I think it’s time to consider revisiting the CRTC’s Wireless Code. Indeed, it is past time to have such a review.
The Wireless Code is a mandatory code of conduct setting out rights for consumers of retail mobile wireless voice and data services, and defining obligations for providers of such services.
For more than a dozen years, the Wireless Code has served as the CRTC’s primary consumer‑protection framework for mobile services. However, it was created in a different era — before unlimited plans were common, before international roaming plans were widely available, before 5G, before eSIMs, before device financing innovations became the norm, and before wireless competition intensified across nearly every region of the country. Yet despite the pace of change in the marketplace, the Code itself has barely evolved, having last been tweaked nearly 9 years ago.
That wouldn’t be a problem if the Code were still aligned with how Canadians actually buy and use wireless services. But increasingly, it isn’t.
There were a number of populist-driven consumer measures ordered by Parliament in the 2024 Budget, as I described in a post last month. That legislation gave rise to a “trilogy” of CRTC Notices of Consultation: 2024-293 (Enhancing customer notification); 2024-294 (Removing barriers to switching plans); and, 2024-295 (Enhancing self-service mechanisms).
We now have device financing structures that didn’t exist when the Code was drafted, developed to provide relief from high monthly payments driven by regulated 24-month limit to amortize the cost of devices selling for thousands of dollars. We have multi‑line family plans, data‑sharing pools, and promotional pricing models that don’t map neatly onto the Code’s original assumptions. We have eSIM‑based switching that should make mobility easier, but is often slowed by legacy processes. We have a marketplace where competition is driving prices down, but the regulatory framework hasn’t kept pace with how consumers interact with their service providers.

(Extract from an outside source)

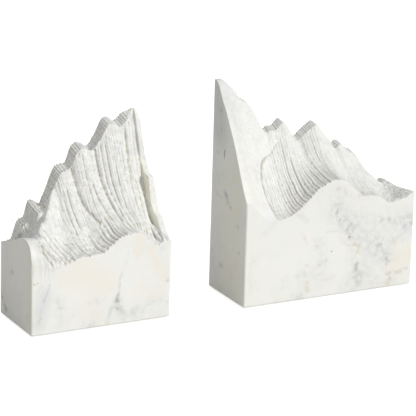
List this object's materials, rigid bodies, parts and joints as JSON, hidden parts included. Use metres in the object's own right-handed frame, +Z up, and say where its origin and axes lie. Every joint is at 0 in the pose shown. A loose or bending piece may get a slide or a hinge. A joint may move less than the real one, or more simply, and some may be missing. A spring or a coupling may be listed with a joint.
{
  "type": "book ends",
  "caption": "Carved white marble book ends: heavy blocks with flat polished sides and a grooved mountain-ridge top, on thin felt pads, that slide apart to hold a row of books.",
  "frame": {"origin": "on the shelf surface, under the middle of the box around the pair", "axes": "+X along the shelf from the left block to the right block, +Y from the low wavy front edge to the tall ridge at the back, +Z up"},
  "size_m": [0.378, 0.075, 0.1966],
  "materials": {
    "marble": "white marble with faint grey veins: polished on the flat sides, tooled and matt on the carved top",
    "felt": "thin pressed felt"
  },
  "bodies": {
    "left_end": {"left_book_end": "marble", "left_pad_front_left": "felt", "left_pad_front_right": "felt", "left_pad_back_left": "felt", "left_pad_back_right": "felt"},
    "right_end": {"right_book_end": "marble", "right_pad_front_left": "felt", "right_pad_front_right": "felt", "right_pad_back_left": "felt", "right_pad_back_right": "felt"}
  },
  "joints": [
    {"name": "spread", "type": "slide", "parent": "left_end", "child": "right_end", "axis": [1, 0, 0], "range_m": [-0.069, 0.3]}
  ]
}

At the same time, the CRTC’s own processes have slowed to the point where even minor clarifications can take months or years. As I’ve written before, regulatory delay has become a structural issue. When the regulator takes years to update rules that govern a sector evolving in real time, the result is predictable: uncertainty for carriers, confusion for consumers, and a framework that gradually loses relevance.
The Wireless Code is showing its age. Complaints to the CCTS increasingly involve issues the Code never contemplated — device financing disputes, promotional plan expiries, eSIM transfers, the complexities of multi‑line accounts. These are becoming the mainstream of today’s wireless market.
A holistic review is overdue.
A modern Wireless Code should reflect how Canadians actually use and shop for wireless services today, not how they used them in 2013. It should provide clarity for consumers and predictability for services providers. And, it should be developed through a process that is timely, evidence‑based, and focused on outcomes.
This isn’t about adding or deleting rules. It may mean simplifying or clarifying existing ones. But the starting point has to be a recognition that the marketplace has changed — dramatically — and the Code has not.
The CRTC needs to ensure its flagship consumer framework remains fit for purpose. That requires a full review of the Wireless Code, grounded in data, informed by actual consumer behaviour, and conducted with a sense of urgency that has been missing.
Canada’s wireless market has evolved. The rules governing it should too.